Selain Hasyim, dalam putusan yang sama, sebanyak enam Anggota KPU RI juga turut diberi sanksi peringatan keras.
"Menjatuhkan sanksi peringatan keras terakhir kepada Hasyim Asy'ari selaku teradu satu, selaku ketua merangkap Anggota Komisi Pemilihan Umum berlaku sejak keputusan ini dibacakan," kata Ketua DKPP RI Heddy Lugito dalam ruang sidang di kantornya, Jakarta Pusat pada Senin (5/2/2024).
Sementara anggota KPU RI yang turut mendapatkan sanksi adalah Yulianto Sudrajat, August Mellaz, Betty Epsilon Idroos, Idham Holik, Muhammad Afifuddin, dan Parsadaan Harahap.
Sebagai informasi, DKPP telah membaca empat putusan atas sidang soal pendaftaran Gibran di mana semua ketua dan Anggota KPU RI menjadi teradu.
Adapun nomor perkara sidang tersebut adalah 135-PKE-DKPP/XXI/2023, 136-PKE-DKPP/XXI/2023, 137-PKE-DKPP/XXI/2024, dan 141-PKE-DKPP/XXI/2023.

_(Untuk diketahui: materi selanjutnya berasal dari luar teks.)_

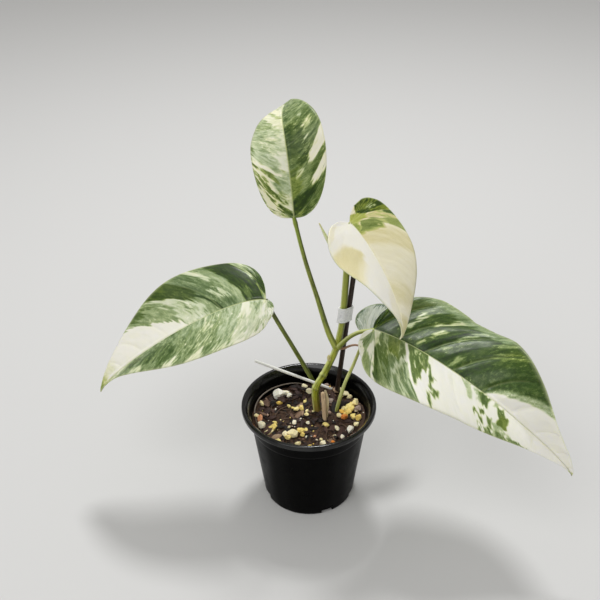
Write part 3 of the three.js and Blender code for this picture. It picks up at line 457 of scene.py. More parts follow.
        (0.155, 1, [(MID, 0.53, 0.57), (0.3, 0.5, 0.565), (0.7, 0.46, 0.54), (OUT, 0.43, 0.51)], 0, 0.02),
        (0.15, 0.9, [(MID, 0.72, 0.8), (0.6, 0.7, 0.78), (OUT, 0.68, 0.74)], 0, 0.03),
        (0.18, 0.9, [(MID, 0.86, END), (OUT, 0.82, END)], 0, 0.03),
    ]),
    ("leaf_right", 1): (0.11, 0.05, [
        (0.5, 0.1, [(0.05, 0.14, 0.44), (0.3, 0.14, 0.44), (0.5, 0.14, 0.42), (0.8, 0.13, 0.4),
                    (OUT, 0.13, 0.385)], 0, 0.01),
        (0.6, 0.2, [(0.1, 0.16, 0.3), (0.3, 0.17, 0.3), (0.6, 0.17, 0.26)], 0.25, 0.012),
        # Painted highlight: a white sheen patch
        (0.14, 0.1, [(0.3, 0.38, 0.42), (0.45, 0.33, 0.41), (0.68, 0.29, 0.37)], 0.2, 0.016),
        (0.45, 0.9, [(MID, 0, 0.44), (0.07, 0, 0.43), (0.12, 0, 0.2)]),
        (0.62, 0.3, [(0.38, 0.2, 0.26), (0.6, 0.19, 0.26), (0.82, 0.2, 0.26)], 0.15, 0.01),
        (0.14, 0.2, [(0.2, 0.1, 0.15), (0.6, 0.11, 0.17), (OUT, 0.08, 0.17)], 0.15, 0.01),
        (0.12, 0.3, [(0.78, 0.19, 0.27), (OUT, 0.17, 0.29)], 0.2, 0.008),
        (0.1, 0.4, [(0.3, 0.405, 0.44), (0.5, 0.4, 0.43), (0.75, 0.375, 0.4)], 0.25, 0.006),
        (0.52, 0.4, [(0.75, 0.29, 0.37), (OUT, 0.27, 0.38)], 0.35, 0.01),
        (0.15, 0.2, [(0.8, 0.375, 0.4), (OUT, 0.375, 0.4)], 0.2),
        (0.25, 0.3, [(MID, 0.44, 0.462), (0.2, 0.44, 0.465), (0.4, 0.425, 0.445)]),
        (0.66, 0.5, [(MID, 0.46, 0.545), (0.3, 0.455, 0.54), (0.5, 0.42, 0.5), (0.75, 0.4, 0.47),
                      (OUT, 0.385, 0.47)], 0.05),
        (0.42, 0.3, [(0, 0.46, 0.54), (0.5, 0.43, 0.5)], 0.82),
        (0.78, 0.5, [(0.38, 0.41, 0.44), (0.7, 0.395, 0.42), (0.95, 0.385, 0.4)], 0.1),
        (0.52, 0.2, [(0.6, 0.43, 0.47), (1.1, 0.41, 0.48)], 0.6, 0.01),
        (0.62, 0.9, [(0, 0.49, 0.525), (0.4, 0.48, 0.51)], 0.3),
        (0.62, 0.1, [(0.45, 0.48, 0.54), (0.8, 0.45, 0.535), (OUT, 0.43, 0.53)], 0.1),
        (0.42, 0.1, [(0.5, 0.5, 0.54), (1.1, 0.47, 0.54)], 0.7, 0.01),
        # Painted sheen: a grey diagonal streak of reflected light
        (0.34, 0, [(0.3, 0.535, 0.545), (0.5, 0.508, 0.52), (0.75, 0.468, 0.48),
                   (1.1, 0.425, 0.438)], 0.1, 0.008),
        (0.06, 0.2, [(MID, 0.54, 0.547), (0.4, 0.538, 0.546), (0.75, 0.53, 0.55), (OUT, 0.53, 0.6)]),
        (0.68, 0.6, [(-0.1, 0.55, 0.597), (0.35, 0.546, 0.597), (0.5, 0.545, 0.58), (0.68, 0.541, 0.556),
                     (0.8, 0.54, 0.55)], 0.1),
        (0.4, 0.4, [(0.1, 0.56, 0.59), (0.4, 0.555, 0.585)], 0.78),
        (0.72, 0.6, [(0.25, 0.598, 0.604), (0.55, 0.6, 0.606)], 0.15),
        (0.7, 0.6, [(0.5, 0.597, 0.612), (0.62, 0.59, 0.6), (0.72, 0.585, 0.592)], 0.3),
        (0.68, 0.6, [(0.7, 0.6, 0.612), (0.82, 0.58, 0.6)], 0.4),
        (0.7, 0.6, [(0.85, 0.568, 0.58), (1, 0.565, 0.578)], 0.3),
        (0.42, 0.1, [(0.03, 0.68, 0.705), (0.2, 0.69, 0.705), (0.4, 0.697, 0.707)], 0.35),
        (0.4, 0.1, [(0.02, 0.712, 0.722), (0.3, 0.715, 0.725)], 0.5),
        (0.68, 0.4, [(0.08, 0.722, 0.748), (0.3, 0.725, 0.746), (0.4, 0.73, 0.742)], 0.15),
        (0.72, 0.6, [(0.55, 0.703, 0.712), (0.66, 0.702, 0.713)], 0.1),
        (0.72, 0.6, [(0.48, 0.72, 0.733), (0.6, 0.72, 0.732)], 0.1),
        (0.68, 0.6, [(0.66, 0.714, 0.722), (0.8, 0.71, 0.722)], 0.3),
        (0.6, 0.5, [(0.6, 0.738, 0.75), (0.85, 0.735, 0.748)], 0.3),
        (0.66, 0.5, [(0.86, 0.7, 0.76), (OUT, 0.69, 0.77)], 0.5),
        (0, 0.1, [(MID, 0.86, END), (OUT, 0.86, END)], 0, 0.05),
        (0.66, 0.4, [(0.12, 0.765, 0.777), (0.3, 0.768, 0.786), (0.45, 0.77, 0.783)], 0.1),
        (0.62, 0.9, [(0.3, 0.775, 0.793), (0.5, 0.767, 0.79), (0.66, 0.76, 0.785),
                     (0.72, 0.76, 0.775)], 0.35),
        (0.42, 0.1, [(0.7, 0.75, 0.78), (0.85, 0.745, 0.79), (OUT, 0.73, 0.82)], 0.5),
        (0.62, 0.3, [(0.9, 0.75, 0.82), (OUT, 0.74, 0.85)], 0.3),
        (0.45, 0.2, [(0, 0.757, 0.765), (0.2, 0.757, 0.767)], 0.6),
        (0.3, 0.6, [(MID, 0.955, END), (OUT, 0.96, END)]),
    ]),
    ("leaf_right", -1): (0.8, 0.5, [
        (0.9, 0.7, [(MID, 0, 0.4), (0.3, 0, 0.4), (OUT, 0, 0.33)]),
        (0.62, 1, [(MID, 0, 0.36), (0.12, 0, 0.34), (0.2, 0, 0.15)]),
        (0.68, 0.7, [(0.3, 0.3, 0.33), (0.6, 0.25, 0.28), (0.95, 0.2, 0.22)], 0.6),
        (0.72, 0.4, [(0.6, 0.33, 0.42), (OUT, 0.29, 0.42)]),
        (0.86, 0.5, [(MID, 0.39, 0.45), (0.3, 0.39, 0.43)]),
        (0.3, 0.2, [(0.25, 0.435, 0.45), (0.42, 0.425, 0.44), (0.62, 0.405, 0.42)], 0.45),
        (0.32, 0.35, [(0.5, 0.46, 0.475), (0.8, 0.445, 0.472), (0.95, 0.44, 0.46)], 0.4),
        (0.34, 0.4, [(0.33, 0.495, 0.507), (0.5, 0.49, 0.503)], 0.45),
        (0.4, 0.5, [(0.05, 0.5, 0.51), (0.3, 0.505, 0.515)], 0.75),
        # Painted shade: a dark line in a vein valley
        (0.95, 0.5, [(MID, 0.518, 0.54), (0.4, 0.52, 0.536), (0.7, 0.51, 0.525)]),
        (0.5, 0.1, [(0.45, 0.535, 0.545), (0.8, 0.51, 0.53), (OUT, 0.48, 0.5)], 0.6),
        (0.5, 0.4, [(0.05, 0.57, 0.585), (0.3, 0.54, 0.56)], 0.8),
        (0.55, 0.4, [(0.7, 0.57, 0.59), (1.1, 0.55, 0.58)], 0.7),
        # Painted shade: a dark line in a vein valley
        (0.92, 0.5, [(MID, 0.575, 0.588), (0.5, 0.57, 0.58)]),
        (0.5, 0.4, [(0, 0.6, 0.61), (0.3, 0.58, 0.6)], 0.8),
        (0.6, 0.7, [(0.6, 0.6, 0.63), (0.95, 0.6, 0.63)], 0.7),
        # Painted shade: a dark line in a vein valley
        (0.93, 0.5, [(MID, 0.628, 0.642), (0.5, 0.628, 0.638)]),
        # Painted sheen: a grey band of reflected light along the margin
        (0.56, 0, [(0.85, 0.36, 0.56), (OUT, 0.34, 0.6)], 0.2),
        (0.8, 0.3, [(MID, 0.645, 0.7), (0.4, 0.645, 0.72), (OUT, 0.65, 0.76)], 0.05),
        (0.46, 0, [(0.05, 0.69, 0.71), (0.3, 0.705, 0.735), (0.6, 0.722, 0.755), (0.95, 0.738, 0.78),
                     (OUT, 0.742, 0.79)], 0, 0.012),
        (0.03, 0.1, [(MID, 0.665, END), (0.1, 0.7, END), (0.35, 0.728, END), (0.6, 0.752, END),
                     (OUT, 0.785, END)], 0, 0.008),
        (0.3, 0.6, [(MID, 0.965, END), (OUT, 0.96, END)]),
    ]),
    ("leaf_small", 1): (0.45, 0, [
        (0.3, 0, [(MID, 0.3, 0.34), (OUT, 0.25, 0.28)]),
        (0.3, 0, [(MID, 0.5, 0.54), (OUT, 0.45, 0.5)]),
    ]),
    ("leaf_small", -1): (0.4, 0, [
        (0.26, 0, [(0.1, 0.1, 0.6), (0.9, 0.1, 0.6)], 0.6),
        (0.5, 0, [(0.3, 0.1, 0.4), (OUT, 0.08, 0.4)], 0.7),
        (0.22, 0, [(0.1, 0.3, 0.33), (OUT, 0.22, 0.25)]),
        (0.22, 0, [(MID, 0.46, 0.49), (OUT, 0.4, 0.43)]),
        (0.85, 0, [(0.9, 0, 0.9), (OUT, 0, 0.9)], 0.1),
    ]),
}
SOFT_END = 0.004
SOFT_SIDE = 0.05


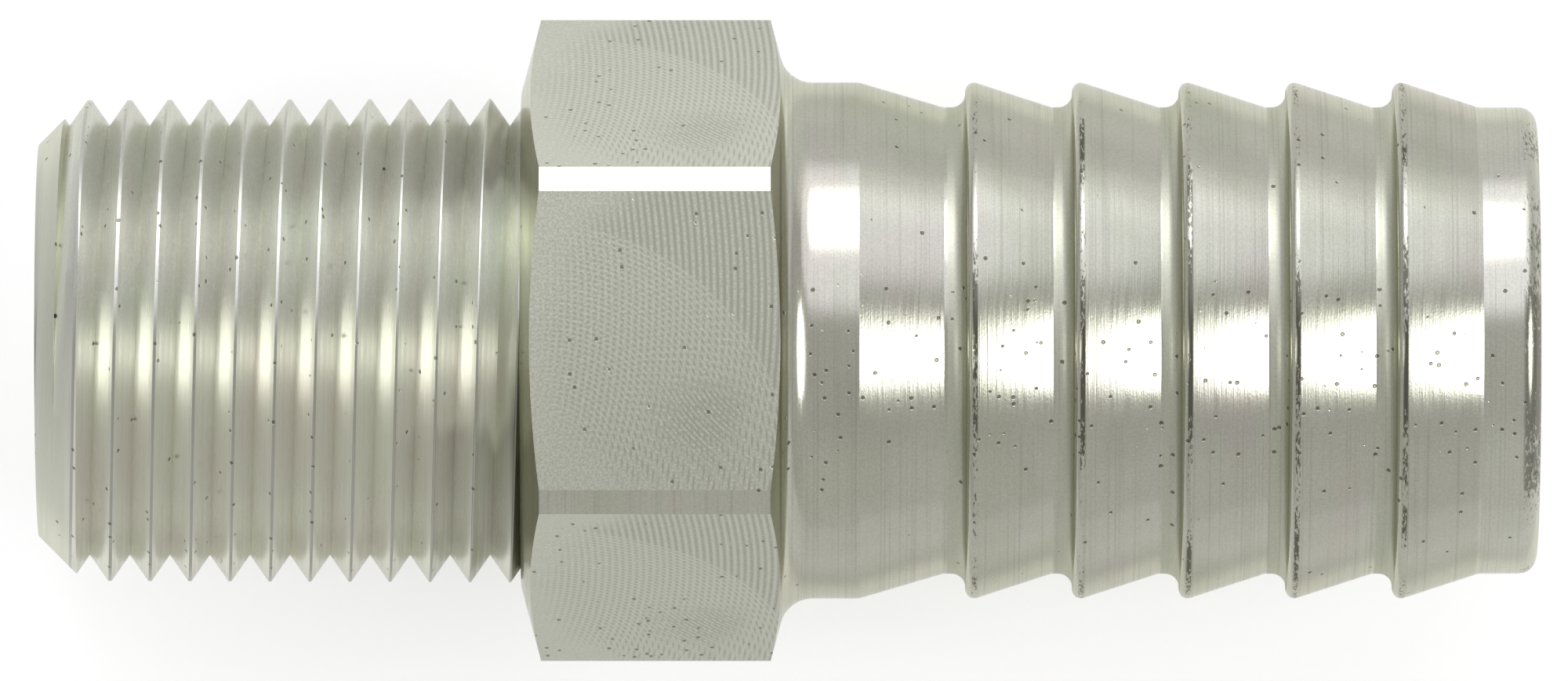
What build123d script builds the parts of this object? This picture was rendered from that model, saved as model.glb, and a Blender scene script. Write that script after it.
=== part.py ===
import os
from math import cos, radians, sin, tan

from build123d import *

# Hose barb tail: one turned piece, in millimetres.
# The axis is X. The origin is on the axis, at the hexagon's face on the thread side.
# The threaded end runs to -X and the barbed spigot to +X.
# The hexagon has a flat above and a flat below, at +Z and -Z.

# Bore
bore_diameter = 11.0
bore_edge_bevel = 0.3

# Threaded end, turned to the crests' diameter for a thread of 19 turns to the inch
thread_length = 16.12  # free end to the hexagon
thread_diameter = 16.1  # over the crests
thread_lead_diameter = 13.1  # face of the free end, inside its 45 degree lead

# Hexagon
hex_across_flats = 19.0
hex_corner_diameter = 21.43  # the corners are turned down to this size
hex_corner_length = 7.67  # along the corners, between the two end bevels
hex_bevel_angle = 15  # of both end bevels, from the square plane
hex_face_diameter = 16.54  # flat ring inside the bevel on the thread side

# Collar
collar_diameter = 17.25
collar_end = 11.27  # hexagon's thread-side face to the collar's far edge
collar_fillet = 1.1  # where the collar runs out into the hexagon

# Barbs
barb_count = 5
barb_pitch = 3.567
barb_edge_diameter = 17.46  # over the barbs, where wall and taper would meet
barb_depth = 0.935  # from that diameter in to the groove
barb_taper_angle = 18
barb_edge_bevel = 0.4  # taken off the sharp edge, along the wall and along the taper
barb_groove_bevel = 0.35  # in the corner at the foot of the wall
first_taper_angle = 16.4  # collar down to the first groove
first_barb_wall = 14.83  # hexagon's thread-side face to the first barb's steep wall

# Tip
tip_length = 1.92  # plain cylinder, last taper to the end face
tip_bevel = 0.42


def slope(angle):
    return tan(radians(angle))


bore_radius = bore_diameter / 2
thread_radius = thread_diameter / 2
thread_lead_radius = thread_lead_diameter / 2
hex_corner_radius = hex_corner_diameter / 2
hex_face_radius = hex_face_diameter / 2
collar_radius = collar_diameter / 2
barb_root_radius = barb_edge_diameter / 2 - barb_depth

# Places along the axis
free_end = -thread_length
lead_end = free_end + thread_radius - thread_lead_radius
hex_near_edge = (hex_corner_radius - hex_face_radius) * slope(hex_bevel_angle)
hex_far_edge = hex_near_edge + hex_corner_length
collar_start = hex_far_edge + (hex_corner_radius - collar_radius) * slope(hex_bevel_angle)
first_taper_end = collar_end + (collar_radius - barb_root_radius) / slope(first_taper_angle)
barb_taper_length = barb_depth / slope(barb_taper_angle)
barb_walls = [first_barb_wall + number * barb_pitch for number in range(barb_count)]
tip_end = barb_walls[-1] + barb_taper_length + tip_length
overall_length = tip_end - free_end

# One barb, from the foot of its wall: out, over its edge and down the taper
barb_outline = (
    (-barb_groove_bevel, 0),
    (0, barb_groove_bevel),
    (0, barb_depth - barb_edge_bevel),
    (
        barb_edge_bevel * cos(radians(barb_taper_angle)),
        barb_depth - barb_edge_bevel * sin(radians(barb_taper_angle)),
    ),
    (barb_taper_length, 0),
)


with BuildPart() as hose_barb_tail:
    # Half section of all that is turned, solid to the axis
    with BuildSketch():
        with BuildLine():
            Polyline(
                (free_end, 0),
                (free_end, thread_lead_radius),
                (lead_end, thread_radius),
                (0, thread_radius),
                (0, hex_face_radius),
                (hex_near_edge, hex_corner_radius),
                (hex_far_edge, hex_corner_radius),
            )
            FilletPolyline(
                (hex_far_edge, hex_corner_radius),
                (collar_start, collar_radius),
                (collar_end, collar_radius),
                radius=collar_fillet,
            )
            Line((collar_end, collar_radius), (first_taper_end, barb_root_radius))
            Polyline(
                (first_taper_end, barb_root_radius),
                (tip_end - tip_bevel, barb_root_radius),
                (tip_end, barb_root_radius - tip_bevel),
                (tip_end, 0),
                (free_end, 0),
            )
        make_face()
        with Locations(*[(wall, barb_root_radius) for wall in barb_walls]):
            Polygon(*barb_outline, align=None)
    revolve(axis=Axis.X)

    # Hexagon's six flats: they stand clear of all that is turned on either side
    with BuildSketch(Plane.YZ.offset(free_end)):
        RegularPolygon(radius=hex_across_flats / 2, side_count=6, major_radius=False)
    extrude(amount=overall_length, mode=Mode.INTERSECT)

    # Bore, right through
    with BuildSketch(Plane.YZ.offset(free_end)):
        Circle(bore_radius)
    extrude(amount=overall_length, mode=Mode.SUBTRACT)
    bore_mouths = edges(Select.LAST).filter_by(GeomType.CIRCLE)
    chamfer(bore_mouths, bore_edge_bevel)

hose_barb_tail.part.label = "hose_barb_tail"

os.makedirs("parts", exist_ok=True)
export_step(hose_barb_tail.part, "parts/hose_barb_tail.step")
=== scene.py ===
from math import cos, pi, radians, sin, sqrt, tan

import bmesh
import bpy
from mathutils import Matrix, Vector


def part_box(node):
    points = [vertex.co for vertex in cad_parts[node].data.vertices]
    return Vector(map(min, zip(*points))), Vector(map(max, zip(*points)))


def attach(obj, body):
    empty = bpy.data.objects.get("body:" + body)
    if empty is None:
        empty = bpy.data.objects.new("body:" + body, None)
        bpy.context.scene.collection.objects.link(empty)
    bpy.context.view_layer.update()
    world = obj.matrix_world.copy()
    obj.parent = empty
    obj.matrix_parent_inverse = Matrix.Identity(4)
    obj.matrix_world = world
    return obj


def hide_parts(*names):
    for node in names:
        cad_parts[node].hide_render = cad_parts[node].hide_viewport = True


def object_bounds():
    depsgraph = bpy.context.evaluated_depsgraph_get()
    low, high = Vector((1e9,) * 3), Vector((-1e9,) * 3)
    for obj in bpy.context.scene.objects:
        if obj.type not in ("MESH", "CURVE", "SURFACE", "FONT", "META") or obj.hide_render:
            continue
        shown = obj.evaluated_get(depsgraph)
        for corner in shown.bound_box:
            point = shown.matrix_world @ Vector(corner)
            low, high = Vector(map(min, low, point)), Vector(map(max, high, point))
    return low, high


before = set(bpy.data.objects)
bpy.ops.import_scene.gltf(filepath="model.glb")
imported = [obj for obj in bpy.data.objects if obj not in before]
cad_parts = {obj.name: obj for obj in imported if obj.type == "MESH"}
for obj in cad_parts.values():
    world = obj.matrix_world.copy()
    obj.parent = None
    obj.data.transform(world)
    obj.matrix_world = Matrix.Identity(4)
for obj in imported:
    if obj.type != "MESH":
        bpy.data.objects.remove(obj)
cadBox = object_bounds()
low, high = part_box("hose_barb_tail")
mm = 0.001
print("frame loaded, box", [round((b - a) / mm, 2) for a, b in zip(low, high)], "mm")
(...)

Para pelapor mendalilkan Ketua dan Anggota KPU RI diduga melakukan pelanggaran etik karena memproses Gibran Rakabuming Raka sebagai calon wakil presiden.
Sunandiantoro, selaku kuasa hukum Demas Brian Wicaksono yang merupakan pelapor perkara 135 mengatakan Gibran mendaftar pada saat peraturan KPU RI masih mensyaratkan calon minimal usia 40 tahun.
Menurutnya, KPU baru mengubahnya setelah proses di KPU berjalan.
"Hal itu telah jelas-jelas membuktikan tindakan para terlapor merupakan tindakan yang bertentangan dengan prinsip berkepastian hukum penyelenggara pemilu dan melanggar sebagaimana tertuang dalam Pasal 11 Peraturan Dewan Kehormatan Penyelenggara Pemilu No 2/2017 tentang Kode Etik Penyelenggara Pemilu," kata dia dalam sidang di DKPP beberapa waktu lalu.